Among his legislative initiatives, Otey is particularly noted for introducing H.R. 277 on February 1, 1900, a bill proposing the purchase of land at Manassas, Virginia, to establish a national battlefield park on the site of the First Battle of Manassas (First Bull Run). Although the park was not created immediately, the concept he advanced was implemented and expanded approximately three decades later, during the Great Depression, when the federal government developed Manassas National Battlefield Park as part of a broader program of historic preservation and public works. His congressional service, spanning the Fifty-fourth through Fifty-seventh Congresses, coincided with debates over currency, tariffs, and the United States’ emerging role on the world stage following the Spanish-American War.

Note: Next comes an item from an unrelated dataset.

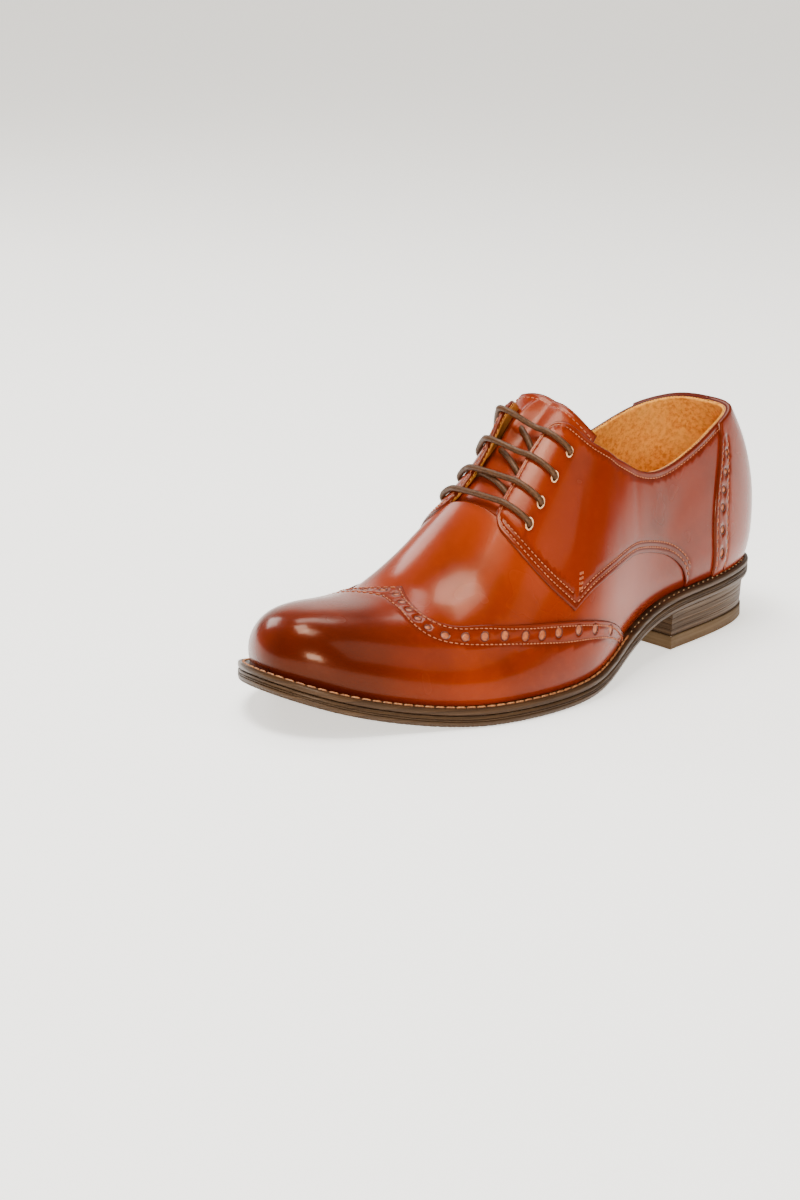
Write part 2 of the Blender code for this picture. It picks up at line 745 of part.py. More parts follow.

Peter Johnston Otey died in Lynchburg, Virginia, on May 4, 1902, while still serving in Congress, placing him among the members of the United States Congress who died in office in the early twentieth century. He was survived by his wife, Mary Malvina Floyd Otey, and their daughters, and was interred in Lynchburg’s Presbyterian Cemetery. His life and public service were later commemorated in memorial addresses delivered in the House of Representatives and the Senate in 1902, reflecting the esteem in which he was held by his colleagues and constituents.